Fashion and Retail Association
The History of the Chelsea Boot
Updated: Mar 1, 2022
by: Alex Germain
With fall in full swing, many of us are switching out our wardrobes, transitioning from the shorts and sneakers of summer to the jeans and boots of fall. One boot which has become a fall mainstay is the Chelsea boot, with it’s more dressed up feel and easy to style appearance. However, despite its recent popularity, the Chelsea boot has a long history, and has been around for over 100 years.
The Chelsea boot got its start in Victorian England in 1837, where royal bootmaker J Sparkes-Hall designed a boot which was easy for the Queen to slide on and off. The recent invention of vulcanized rubber by Charles Goodyear allowed for the elastic strips on either side, which allowed them to be slid on and off. The Chelsea boot was originally called the Paddock boot, and was used for horse riding. They were also worn for labor positions during the World Wars, and even some military use.
The boots got their name during the 1950s and 1960s, as America was going through a cultural period known as the British Invasion, in which British culture was sweeping the country with bands such as the Beatles and the Rolling Stones gaining massive popularity. This extended to fashion, with the boots being named Chelsea boots after the area in England, which was an epicenter of youth culture. The aforementioned artists were wearing Chelsea boots, so the youth who were following these artists started wearing them too. This gave the boots a rock and roll edge, which still persists to this day.
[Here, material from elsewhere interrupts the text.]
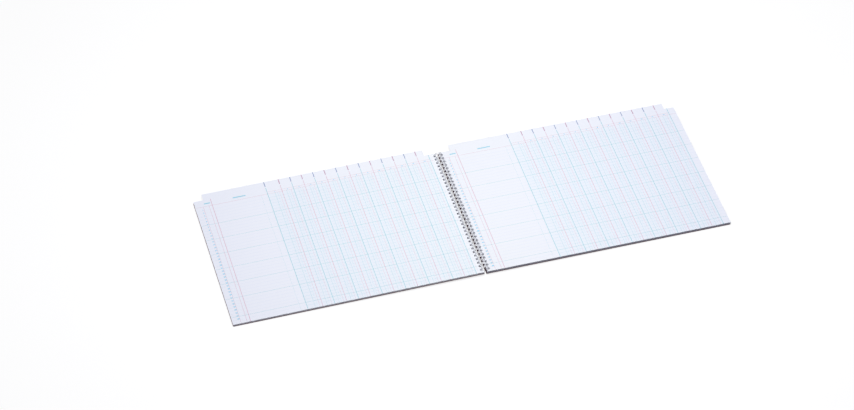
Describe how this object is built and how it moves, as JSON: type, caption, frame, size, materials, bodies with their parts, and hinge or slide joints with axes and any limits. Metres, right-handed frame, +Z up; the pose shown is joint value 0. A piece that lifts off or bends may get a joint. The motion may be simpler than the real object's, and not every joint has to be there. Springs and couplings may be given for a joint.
{
  "type": "ledger book",
  "caption": "Wire-bound columnar ledger lying open, with ruled account pages, a taller heading leaf in each half and plain board covers.",
  "frame": {"origin": "middle of the open book's footprint, on the table", "axes": "+X across the spread to the right-hand fore edge, +Y along the spine to the head, +Z up"},
  "size_m": [0.8524, 0.307, 0.0135],
  "materials": {
    "cover_board": "maroon board with a fine grain",
    "ruled_paper": "smooth pale writing paper, ruled in light blue and pink",
    "wire": "bright drawn wire"
  },
  "bodies": {
    "back": {"back_cover": "cover_board", "binding_wire": "wire"},
    "right_leaves": {"right_pages": "ruled_paper"},
    "front": {"front_cover": "cover_board"},
    "left_leaves": {"left_pages": "ruled_paper"}
  },
  "joints": [
    {"name": "right_leaves_turn", "type": "hinge", "parent": "back", "child": "right_leaves", "pos_m": [0, -0.00675, 0.00678], "axis": [0, -1, 0], "range_deg": [0, 180]},
    {"name": "front_cover_turn", "type": "hinge", "parent": "back", "child": "front", "pos_m": [0, -0.00675, 0.00678], "axis": [0, 1, 0], "range_deg": [0, 180.5]},
    {"name": "left_leaves_turn", "type": "hinge", "parent": "front", "child": "left_leaves", "pos_m": [0, -0.00675, 0.00678], "axis": [0, 1, 0], "range_deg": [0, 180]}
  ]
}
Today, the Chelsea boots remain a staple in fashion, with many modern day celebrities enjoying the style. Designers such as Hedi Slimane have drawn upon rock and roll styles of the past and modernized them for the current day, including the Chelsea boot. They’ve become a versatile footwear option, with people styling them with everything from distressed jeans to suit pants. Chelsea boots are a safe and smart choice for your fall wardrobe, and are sure to stay in style throughout the ages.